NOTE Options to address risks and opportunities can include: avoiding risk, taking risk in order to pursue an opportunity, eliminating the risk source, changing the likelihood or consequences, sharing the risk, or retaining risk by informed decision.

This murky mess clearly defines what the risk industry calls “risk treatment” methods (“avoiding risk, taking risk,” etc.) which is a formal part of risk management, but TC 176 wants us to believe that, no, it’s not risk management — it’s risk based thinking. It just looks exactly like risk management. But it’s not. Unless you want it to be, then it’s okay.

So there are two ways to approach this, since ISO 9001 is so contradictory and confused on the requirements:

  • Perform conventional, formal risk management and be done with it. It’s not required, but it will shut everyone up. The fact that it will be expensive, burdensome on most users, and over-the-top, and poorly implemented is irrelevant. Keep your cert, shut up the auditors, and throw some FMEAs at them.


  • Take ISO’s word on it, and just “think” about risks, and then roll that out — somehow — into tailored QMS approaches that aren’t necessarily written down, and can’t be proven with evidence, and are likely to be argued to death by customers and certification body auditors. Take your chances, and fight out the battles this will cause one at a time. Hope to win a few.

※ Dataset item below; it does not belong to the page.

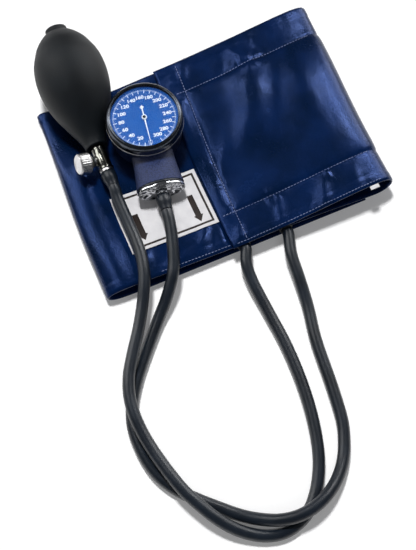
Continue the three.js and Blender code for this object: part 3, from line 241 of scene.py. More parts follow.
enamel("navy_enamel", "navy_stoved_enamel", "#0b1026", "#131a34", 0.35, 2.0, 0.00004)
enamel("crinkle_enamel", "crinkle_stoved_enamel", "#0f1631", "#2b375e", 0.6, 1.0, 0.00035, 0)
enamel("blue_dial", "printed_blue_dial", "#0f4c96", "#1456a2", 0.5, 3.0, 0.00001, 0, 0.15)
enamel("white_enamel", "white_printing_enamel", "#d3dde8", "#e2eaf2", 0.5, 2.0, 0.00001, 0, 0.15)


# Label cloth: coated taffeta, off-white, with its thread just showing; print and sewing thread are
# drawn with the same fine thread
def taffeta(slotName, name, dark, light):
    add, shader, spot = newMaterial(slotName, name, {"Roughness": 0.65})
    threadSpacing = 0.6  # mm
    patches = add("TexNoise", {"Vector": spot, "Scale": 140, "Detail": 4})
    thread = add("TexWave", {
        "Vector": spot, "Scale": waveScale(mm(threadSpacing)), "Distortion": 2})
    colour = add("ValToRGB", {"Fac": patches}, stops=[(0.3, dark), (0.7, light)])
    ribbed = add("Bump", {"Height": thread.outputs["Fac"], "Distance": 0.00005, "Strength": 0.4})
    feed(shader, {"Base Color": colour, "Normal": ribbed})


taffeta("printed_label", "coated_taffeta_label", "#cbcacd", "#d9d8da")
taffeta("label_ink", "dark_label_ink", "#1c1513", "#2a211e")
taffeta("thread", "spun_polyester_thread", "#56638c", "#8490b4")


# Watch glass, cast flat and polished: clear, with faint smears that soften its gleam
def clearGlass():
    add, shader, spot = newMaterial("clear_glass", "flat_watch_glass", {
        "Transmission Weight": 1.0, "IOR": 1.49, "Base Color": "#fbfcff"})
    smears = add("TexNoise", {"Vector": spot, "Scale": 80})
    gloss = add("MapRange", {"Value": smears, "To Min": 0.12, "To Max": 0.18})
    feed(shader, {"Roughness": gloss})


clearGlass()
print("materials made")


def finishPiece(piece, name, slotName, body="cuff_set", nodes=(), material=None):
    piece.name = name
    piece.data.materials.clear()
    piece.data.materials.append(finishes[material or slotName])
    if nodes:
        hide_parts(*nodes)
    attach(piece, body)
    return piece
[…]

Neither solution is optimal. And, remember: this is all out of the blue, created without any actual risk management industry input or participation, and mostly in contradiction of actual risk management practices. It’s a wimpy, New Age repackaging of an assortment of half-ideas, served nearly raw and garnished with marketing spin.

I’ll have an article soon on how I think companies should approach “risk based thinking,” but since I’ll be pulling it out of thin air as much as everyone else, expect a lot of sudden experts on RBT to disagree.

But one thing: anyone insisting that ISO 9001 now includes “risk management” is uninformed, or lying.

(Full disclosure: I started what is now a hugely popular thread on LinkedIn which suggested, at the time, that ISO 9001 would require risk management. This was written way back at the end of last year, and of course I’ve subsequently come to identify that RM is not required. This post today aims to rectify some of that error.)